> _Aim_
Return only the lines between the line holding "for corner in" and the line holding "# ---- Placement, from", the two boundary lines included, exactly as they appear.
___ Supplied data ___
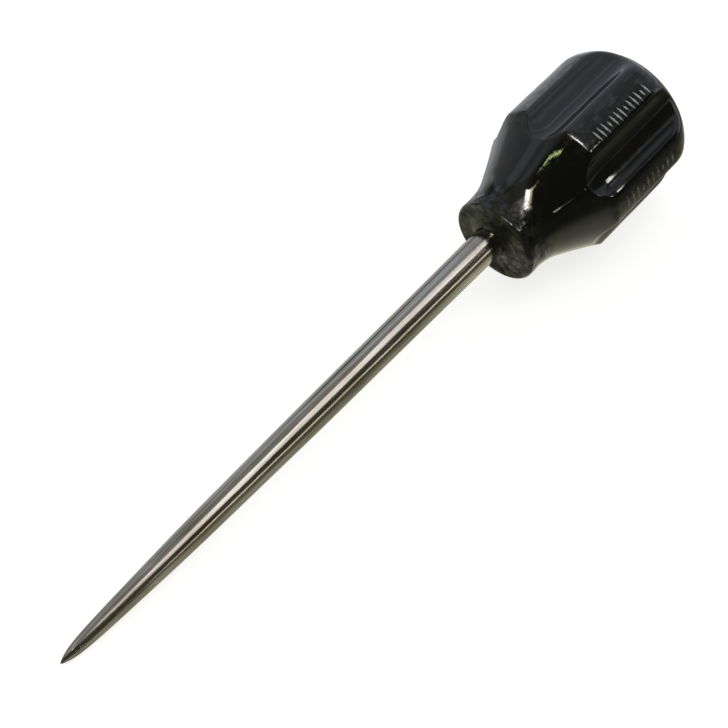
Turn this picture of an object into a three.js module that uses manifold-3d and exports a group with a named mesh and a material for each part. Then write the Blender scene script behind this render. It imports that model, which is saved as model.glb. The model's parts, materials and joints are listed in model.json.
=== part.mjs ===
// Scratch awl: a tapered round steel blade whose tang is pressed into a short, fluted plastic handle.
// Millimetres. Both pieces are drawn along +Y, the handle's axis, with the point at y = 0 and the butt
// furthest along +Y. Angles around that axis are measured from +Z towards +X. At the end the awl is laid
// down as it rests on a bench: on its point and on the front corners of two neighbouring lands, with one
// flute facing straight down and another straight up.

import * as THREE from 'three';
import { mergeVertices } from 'three/addons/utils/BufferGeometryUtils.js';
import Module from 'manifold-3d';

const wasm = await Module();
wasm.setup();

// ---- Driving dimensions ----

// Blade: a quarter-inch bar, 4 1/4 inches of it bare, ground to a long taper.
const bareLength = 107.95;
const shankRadius = 3.175;
const bladeTaper = [ // distance from the point, radius
  [0, 0.18],
  [1.5, 0.76],
  [3.4, 1.18],
  [7.8, 1.54],
  [16, 1.88],
  [27.4, 2.29],
  [43.9, 2.55],
  [58.5, 2.78],
  [90, 3.0],
];

// Tang: the bar inside the handle, with two swaged wings that stop it turning.
const tangLength = 30;
const tangChamfer = 0.8;
const wingStart = 12;
const wingLength = 11;
const wingLead = 2;
const wingRise = 1.2;
const wingThickness = 1.4;

// Handle: fluted bar with a rounded butt and a turned nose. Lengths are from its front face.
const gripRadius = 15.6;
const handleLength = 45.5;
const buttCornerRadius = 8;
const buttDomeRadius = 35;
const buttFlatRadius = 3;
const faceRadius = 8.2;
const neckRadius = 9.05;
const neckLength = 3;
const flareFilletRadius = 13.3;
const flareStartAngle = THREE.MathUtils.degToRad(24.3);
const flareRadius = 120;

// Flutes: each is the track of a round cutter that runs out through the butt, and fades out at its front end.
const fluteCount = 6;
const cutterRadius = 6.3;
const cutterCentreRadius = 19.5;
const fluteStart = 19.6;
const fluteFade = 12;

// Runout: the nose is turned a little off the bar's axis, and the tang is bored a little off it the other
// way, along the same line, which passes through a flute.
const runoutAngle = THREE.MathUtils.degToRad(120);
const noseRunout = 0.4;
const tangRunout = -0.4;

// Clearance that keeps the tang and its bore two separate solids.
const fitGap = 0.3;

const roundSegments = 96;
const shankSegments = 48;
const cutterSegments = 48;

// ---- Geometry helpers ----

// Points [radius, y] along an arc about (centreRadius, centreY). Angles run from the +radius direction
// towards +y.
function arc(centreRadius, centreY, radius, startAngle, endAngle, steps) {
  const points = [];
  for (let i = 0; i <= steps; i += 1) {
    const angle = startAngle + (endAngle - startAngle) * i / steps;
    points.push([centreRadius + radius * Math.cos(angle), centreY + radius * Math.sin(angle)]);
  }
  return points;
}

// Solid of revolution about +Y from an outline that starts and ends on the axis.
function turned(outline, segments) {
  const points = outline.map(([radius, y]) => new THREE.Vector2(radius, y));
  return toSolid(new THREE.LatheGeometry(points, segments));
}

// Closed geometry to a solid: shared corners are merged and the slivers that a lathe leaves at its poles
// are dropped.
function toSolid(geometry) {
  geometry.deleteAttribute('normal');
  geometry.deleteAttribute('uv');
  const merged = mergeVertices(geometry);
  const corners = merged.index.array;
  const triangles = [];
  for (let i = 0; i < corners.length; i += 3) {
    const [a, b, c] = corners.slice(i, i + 3);
    if (a !== b && b !== c && c !== a) {
      triangles.push(a, b, c);
    }
  }
  return new wasm.Manifold(new wasm.Mesh({
    numProp: 3,
    vertProperties: new Float32Array(merged.attributes.position.array),
    triVerts: new Uint32Array(triangles),
  }));
}

function toGeometry(solid) {
  const mesh = solid.getMesh();
  const geometry = new THREE.BufferGeometry();
  geometry.setAttribute('position', new THREE.BufferAttribute(mesh.vertProperties, 3));
  geometry.setIndex(new THREE.BufferAttribute(mesh.triVerts, 1));
  geometry.computeVertexNormals();
  return geometry;
}

// Offset in the cross-section plane, along a direction given by its angle around the axis.
function across(distance, angle) {
  return [distance * Math.sin(angle), 0, distance * Math.cos(angle)];
}

// ---- Blade ----

// Plate through the tang whose two outer edges are the swaged wings. The grown plate is the pocket that
// the wings press into the handle.
function wingPlate(grow) {
  const coreRadius = shankRadius / 2;
  const outerRadius = shankRadius + wingRise + grow;
  const front = wingStart - grow;
  const back = wingStart + wingLength + grow;
  const outline = new THREE.Shape([
    new THREE.Vector2(coreRadius, front),
    new THREE.Vector2(outerRadius, front + wingLead),
    new THREE.Vector2(outerRadius, back - wingLead),
    new THREE.Vector2(coreRadius, back),
    new THREE.Vector2(-coreRadius, back),
    new THREE.Vector2(-outerRadius, back - wingLead),
    new THREE.Vector2(-outerRadius, front + wingLead),
    new THREE.Vector2(-coreRadius, front),
  ]);
  const thickness = wingThickness + 2 * grow;
  const plate = new THREE.ExtrudeGeometry(outline, { depth: thickness, bevelEnabled: false });
  plate.translate(0, bareLength, -thickness / 2);
  return toSolid(plate);
}

function makeBlade() {
  const tangEnd = bareLength + tangLength;
  const outline = [
    [0, 0],
    ...bladeTaper.map(([distance, radius]) => [radius, distance]),
    [shankRadius, bareLength],
    [shankRadius, tangEnd - tangChamfer],
    [shankRadius - tangChamfer, tangEnd],
    [0, tangEnd],
  ];
  const bar = turned(outline, shankSegments);
  return toGeometry(bar.add(wingPlate(0)));
}

// ---- Handle ----

// Plain round bar with the rounded butt: a corner arc that runs smoothly into a shallow dome, which has a
// small flat at its centre. It starts in front of the handle's face, so that the nose alone forms the face.
function gripBar() {
  const cornerRadius = gripRadius - buttCornerRadius;
  const domeCentre = bareLength + handleLength - Math.sqrt(buttDomeRadius ** 2 - buttFlatRadius ** 2);
  const centreGap = buttDomeRadius - buttCornerRadius;
  const cornerCentre = domeCentre + Math.sqrt(centreGap ** 2 - cornerRadius ** 2);
  const joinAngle = Math.atan2(cornerCentre - domeCentre, cornerRadius);
  const flatAngle = Math.acos(buttFlatRadius / buttDomeRadius);
  return turned([
    [0, bareLength - 1],
    [gripRadius, bareLength - 1],
    ...arc(cornerRadius, cornerCentre, buttCornerRadius, 0, joinAngle, 8),
    ...arc(0, domeCentre, buttDomeRadius, joinAngle, flatAngle, 3).slice(1),
    [0, bareLength + handleLength],
  ], roundSegments);
}

// Centre of the slightly hollow flare's arc, in the order that arc() takes: radius, then y. The flare runs on
// smoothly from the fillet behind the neck.
function flareCentre() {
  const centreGap = flareRadius - flareFilletRadius;
  return [
    neckRadius + flareFilletRadius + centreGap * Math.cos(flareStartAngle),
    bareLength + neckLength - centreGap * Math.sin(flareStartAngle),
  ];
}

// Angle around that centre, from the -radius direction, at which the flare reaches a radius.
function flareAngleAt(radius) {
  return Math.acos((flareCentre()[0] - radius) / flareRadius);
}

// Outside of the turned nose: rounded front edge, neck, fillet and flare. The flare goes on past the bar's
// radius, so the shoulder is where it leaves the bar.
function noseEnvelope() {
  const edgeRadius = neckRadius - faceRadius;
  const outsideRadius = gripRadius + 3;
  const fillet = arc(
    neckRadius + flareFilletRadius,
    bareLength + neckLength,
    flareFilletRadius,
    Math.PI,
    Math.PI - flareStartAngle,
    4,
  );
  const flareEndAngle = flareAngleAt(outsideRadius);
  const flare = arc(
    ...flareCentre(),
    flareRadius,
    Math.PI - flareStartAngle,
    Math.PI - flareEndAngle,
    4,
  );
  const envelope = turned([
    [0, bareLength],
    ...arc(faceRadius, bareLength + edgeRadius, edgeRadius, -Math.PI / 2, 0, 4),
    ...fillet,
    ...flare.slice(1),
    [outsideRadius, bareLength + handleLength + 1],
    [0, bareLength + handleLength + 1],
  ], roundSegments);
  return envelope.translate(across(noseRunout, runoutAngle));
}

// Track of one flute cutter, with its faded end as half of an ellipsoid.
function fluteCutter(angle) {
  const cutterEnd = bareLength + handleLength + 1;
  const fade = arc(0, 0, 1, -Math.PI / 2, 0, 10);
  const cutter = turned([
    ...fade.map(([radius, y]) => [cutterRadius * radius, bareLength + fluteStart + fluteFade * y]),
    [cutterRadius, cutterEnd],
    [0, cutterEnd],
  ], cutterSegments);
  return cutter.translate(across(cutterCentreRadius, angle));
}

// Blind bore for the tang, open at the front face, with the pocket for its wings.
function tangBore() {
  const boreRadius = shankRadius + fitGap;
  const boreEnd = bareLength + tangLength + fitGap;
  const bore = turned([
    [0, bareLength - 2],
    [boreRadius, bareLength - 2],
    [boreRadius, boreEnd],
    [0, boreEnd],
  ], shankSegments);
  return bore.add(wingPlate(fitGap)).translate(across(tangRunout, runoutAngle));
}

function makeHandle() {
  let solid = gripBar().intersect(noseEnvelope());
  for (let i = 0; i < fluteCount; i += 1) {
    solid = solid.subtract(fluteCutter(i * 2 * Math.PI / fluteCount));
  }
  return toGeometry(solid.subtract(tangBore()));
}

// ---- Assembly ----

const steel = new THREE.MeshStandardMaterial({ color: 0x8c8a84, roughness: 0.35, metalness: 1 });
const acetate = new THREE.MeshStandardMaterial({ color: 0x0b0c0a, roughness: 0.18, metalness: 0 });

const blade = new THREE.Mesh(makeBlade(), steel);
blade.name = 'blade';
blade.position.set(...across(tangRunout, runoutAngle));

const handle = new THREE.Mesh(makeHandle(), acetate);
handle.name = 'handle';

const awl = new THREE.Group();
awl.add(blade, handle);

// Lie down with the point towards -X, then tip the butt up until the two lowest shoulder corners are level
// with the lowest part of the blade, which is the end of its short point.
awl.rotation.z = -Math.PI / 2;
const cornerDepth = (gripRadius ** 2 + cutterCentreRadius ** 2 - cutterRadius ** 2)
  / (2 * cutterCentreRadius);
const shoulderDistance = flareCentre()[1] + flareRadius * Math.sin(flareAngleAt(gripRadius));
const bladeRise = tangRunout * Math.cos(runoutAngle);
const restTilt = Math.min(...bladeTaper.map(([distance, radius]) => Math.atan2(
  cornerDepth + bladeRise - radius,
  shoulderDistance - distance,
)));
const lying = new THREE.Group();
lying.rotation.y = -restTilt;
lying.add(awl);

// Origin: the middle of the footprint, on the surface that the awl lies on.
const scratchAwl = new THREE.Group();
scratchAwl.add(lying);
scratchAwl.updateMatrixWorld(true);
const extent = new THREE.Box3().setFromObject(scratchAwl, true);
const middle = extent.getCenter(new THREE.Vector3());
scratchAwl.position.set(-middle.x, -middle.y, -extent.min.z);

export default scratchAwl;
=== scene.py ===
"""Scratch awl: fine surfaces, materials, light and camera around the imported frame.

Shapes are worked out in millimetres in the handle's own frame: x runs along its axis from the front face to
the butt, and angles around the axis are measured from UP towards SIDE. Blender objects are in metres.
"""

import json
import math

import bpy
import numpy as np
from mathutils import Euler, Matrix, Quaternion, Vector


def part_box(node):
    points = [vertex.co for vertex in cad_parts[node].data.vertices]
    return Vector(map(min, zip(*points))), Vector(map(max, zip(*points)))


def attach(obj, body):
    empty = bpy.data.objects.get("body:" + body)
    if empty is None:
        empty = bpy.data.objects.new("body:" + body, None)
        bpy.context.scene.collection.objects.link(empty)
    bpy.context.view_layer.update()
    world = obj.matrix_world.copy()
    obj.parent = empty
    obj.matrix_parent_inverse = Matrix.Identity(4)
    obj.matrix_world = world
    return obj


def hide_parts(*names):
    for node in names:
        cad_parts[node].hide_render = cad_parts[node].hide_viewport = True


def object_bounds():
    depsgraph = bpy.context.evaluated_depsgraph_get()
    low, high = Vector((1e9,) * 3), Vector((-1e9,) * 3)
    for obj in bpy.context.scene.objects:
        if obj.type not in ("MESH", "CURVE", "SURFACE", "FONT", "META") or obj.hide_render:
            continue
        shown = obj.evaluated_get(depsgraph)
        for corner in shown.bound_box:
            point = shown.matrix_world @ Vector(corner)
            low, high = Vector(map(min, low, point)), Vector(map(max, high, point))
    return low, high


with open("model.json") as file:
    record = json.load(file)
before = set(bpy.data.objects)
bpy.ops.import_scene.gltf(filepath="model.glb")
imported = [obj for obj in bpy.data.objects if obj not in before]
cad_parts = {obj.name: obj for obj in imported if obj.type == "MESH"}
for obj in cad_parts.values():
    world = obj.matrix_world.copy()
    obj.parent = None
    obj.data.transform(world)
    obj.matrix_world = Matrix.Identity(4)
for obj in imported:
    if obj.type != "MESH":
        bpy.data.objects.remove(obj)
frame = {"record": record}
cad_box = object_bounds()

MM = 0.001
FULL_TURN = 2 * math.pi
NEARLY_ZERO = 1e-6

# ---- Placement, from the frame ----

mounts = {mount["name"]: mount for mount in frame["record"]["mounts"]}
BUTT = np.array(mounts["butt_face"]["pos_m"]) / MM
ALONG = np.array(mounts["butt_face"]["axis"])
UP = np.array([-ALONG[2], 0.0, ALONG[0]])
SIDE = np.cross(ALONG, UP)
HANDLE_LENGTH = float((BUTT - np.array(mounts["handle_face"]["pos_m"]) / MM) @ ALONG)
FACE_CENTRE = BUTT - HANDLE_LENGTH * ALONG
REST_TILT = math.atan2(ALONG[2], ALONG[0])
handle_low, handle_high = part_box("handle")
GRIP_RADIUS = (handle_high.y - handle_low.y) / 2 / MM

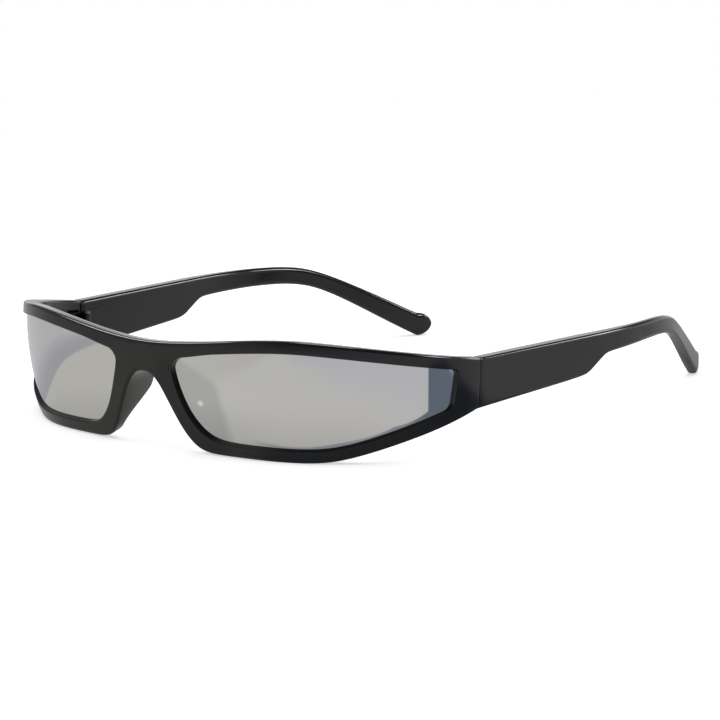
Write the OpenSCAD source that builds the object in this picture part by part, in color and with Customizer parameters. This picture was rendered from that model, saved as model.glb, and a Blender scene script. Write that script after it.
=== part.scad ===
// Wraparound sport sunglasses: one moulded front, two lenses and two folding temples.
// The front is drawn flat, as a distance u along the brow and a height h up the sheet,
// and every point is then laid on a sheet that wraps the face and is domed downward.

/* [Front sheet] */
// Radius of the front across the middle, seen from above
front_r = 176; // [150:1:230]
// Length along the brow from the centre to the start of the side wrap
front_arc = 33.5; // [28:0.5:38]
// Radius of the side wrap, seen from above
wrap_r = 47.6; // [44:0.2:52]
// Length along the brow from the start of the side wrap to the seam
side_arc = 64.8; // [60:0.1:68]
// Radius of the sheet from top to bottom
dome_r = 65; // [60:1:120]
// Height of the widest level of the sheet above the lowest rim
dome_level = 32.9; // [28:0.1:38]
// Share of the dome that is left at the seam
seam_dome = 0.5; // [0.2:0.05:1]
// Turn of the brow at which the dome starts to fade, in degrees
fade_turn = 40; // [30:1:50]
// Turn over which the dome fades, in degrees
fade_reach = 50; // [40:1:60]
// Backward lean of the whole front, in degrees
front_lean = 7.9; // [4:0.1:12]
// Thickness of the front
front_t = 4; // [3.6:0.1:5]

/* [Outline of the front] */
// Height of the brow at the centre, up the sheet
brow_mid_h = 27.8; // [25:0.1:29]
// Height of the brow over the lenses, up the sheet
brow_side_h = 32.2; // [30:0.1:34]
// Length along the brow over which it rises from the centre
brow_rise_len = 49.5; // [40:0.5:60]
// Height of the brow at the seam, up the sheet
seam_top_h = 31; // [29:0.1:32.5]
// Height of the front's lower edge at the seam, up the sheet
seam_low_h = 16.9; // [15:0.1:19]
// Height of the nose arch above the lowest rim
arch_h = 20.5; // [19:0.1:23]
// Half width of the nose arch at two fifths of its height
arch_w = 9.9; // [9:0.1:12]
// Distance along the sheet from the centre to where the lower edge turns up
low_turn_u = 59; // [54:0.5:62]
// Length over which the lower edge turns up
low_turn_len = 10; // [6:0.5:16]

/* [Lens openings] */
// Distance along the sheet from the centre to the nose end of an opening
open_nose_u = 9.6; // [8.5:0.1:11]
// Distance along the sheet from the centre to the outer end of an opening
open_end_u = 90.4; // [84:0.1:91]
// Height of the rim above an opening
rim_top = 3.3; // [2.8:0.05:4.5]
// Height of the rim below an opening at the nose side
rim_low_nose = 3.1; // [2.6:0.1:4]
// Height of the rim below an opening at its outer end
rim_low_end = 3.9; // [3.5:0.1:6]
// Distance along the sheet from the centre to where the rim below starts to grow
rim_grow_u = 40; // [30:1:50]
// Width of the rim beside the nose
rim_nose = 3.6; // [3:0.1:4.5]
// Radius of the upper corner at the nose end
nose_corner_r = 2.4; // [1.5:0.1:3.5]
// Radius of the lower corner at the nose end
nose_low_r = 3.5; // [2:0.1:5]
// Radius of the corners at the outer end
end_corner_r = 1.5; // [0.8:0.1:2.5]

/* [Edges and pads] */
// Radius of the outer edges of the front
edge_r = 0.9; // [0.5:0.05:1.2]
// Radius of the edges round the openings
open_edge_r = 0.35; // [0.2:0.05:0.5]
// Chamfer of the front at the seam
seam_edge = 0.25; // [0.1:0.05:0.4]
// Distance that the nose pads stand out behind the front
pad_depth = 6.4; // [4:0.1:8]
// Thickness of a nose pad
pad_t = 2.6; // [2.2:0.1:3.2]
// Sideways spread of a nose pad for each millimetre of its depth
pad_spread = 0.16; // [0:0.01:0.4]
// Part of the rim beside the nose over which a pad rises
pad_rise = 0.46; // [0.3:0.02:0.5]
// Part of the rim beside the nose over which a pad keeps its full depth
pad_hold = 0.1; // [0:0.02:0.14]
// Part of the rim beside the nose over which a pad falls away again
pad_fall = 0.28; // [0.24:0.02:0.34]

/* [Lenses] */
// Thickness of a lens
lens_t = 1.3; // [1:0.05:1.4]
// Distance from the front face of the rim back to the lens at the middle of the front
lens_recess = 2.1; // [1.6:0.05:2.3]
// The same distance at the outer end of an opening
end_recess = 1.1; // [0.9:0.05:2.2]
// Depth of the groove that holds a lens
groove_depth = 0.9; // [0.6:0.05:1.1]
// Clearance between a lens and its groove
lens_gap = 0.05; // [0.03:0.01:0.1]

/* [Temples] */
// Clearance between the front and a temple at the seam
seam_gap = 0.15; // [0.1:0.01:0.3]
// Outward splay of the straight part of a temple, in degrees
splay = 1.9; // [0:0.1:4]
// Length of the straight part of a temple
straight_len = 46.5; // [40:0.5:60]
// Radius of the inward curve of a temple, seen from above
inward_r = 118; // [100:1:180]
// Distance from the seam to the end of the inward curve, straight from there to the tip
curve_end = 100; // [90:0.5:110]
// Length of a temple along its plan, from seam to tip
temple_len = 134.2; // [130:0.2:140]
// Distance from the seam to the foot of the step under a temple
step_start = 43.8; // [36:0.2:46]
// Length of the step under a temple
step_len = 10; // [6:0.2:12]
// Rise of a temple's lower edge from the seam to the step
slab_rise = 2.6; // [0:0.1:4]
// Height of the slim arm
arm_h = 4.6; // [3.6:0.1:5.5]
// Height of the arm at its tip
tip_h = 6.7; // [5:0.1:7.5]
// Thickness of the slim arm
arm_t = 2.8; // [2.4:0.1:4]
// Thickness of the tip
tip_t = 3.1; // [2.7:0.1:4.5]
// Length over which the thickness of a temple changes
thick_len = 30; // [20:1:36]
// Distance from the seam to the middle of the ear bend
ear_bend_s = 93.5; // [86:0.5:98]
// Length over which the ear bend turns
ear_bend_len = 10; // [5:0.5:14]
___
> _Answer to this exercise_
        for corner in shown.bound_box:
            point = shown.matrix_world @ Vector(corner)
            low, high = Vector(map(min, low, point)), Vector(map(max, high, point))
    return low, high


with open("model.json") as file:
    record = json.load(file)
before = set(bpy.data.objects)
bpy.ops.import_scene.gltf(filepath="model.glb")
imported = [obj for obj in bpy.data.objects if obj not in before]
cad_parts = {obj.name: obj for obj in imported if obj.type == "MESH"}
for obj in cad_parts.values():
    world = obj.matrix_world.copy()
    obj.parent = None
    obj.data.transform(world)
    obj.matrix_world = Matrix.Identity(4)
for obj in imported:
    if obj.type != "MESH":
        bpy.data.objects.remove(obj)
frame = {"record": record}
cad_box = object_bounds()

MM = 0.001
FULL_TURN = 2 * math.pi
NEARLY_ZERO = 1e-6

# ---- Placement, from the frame ----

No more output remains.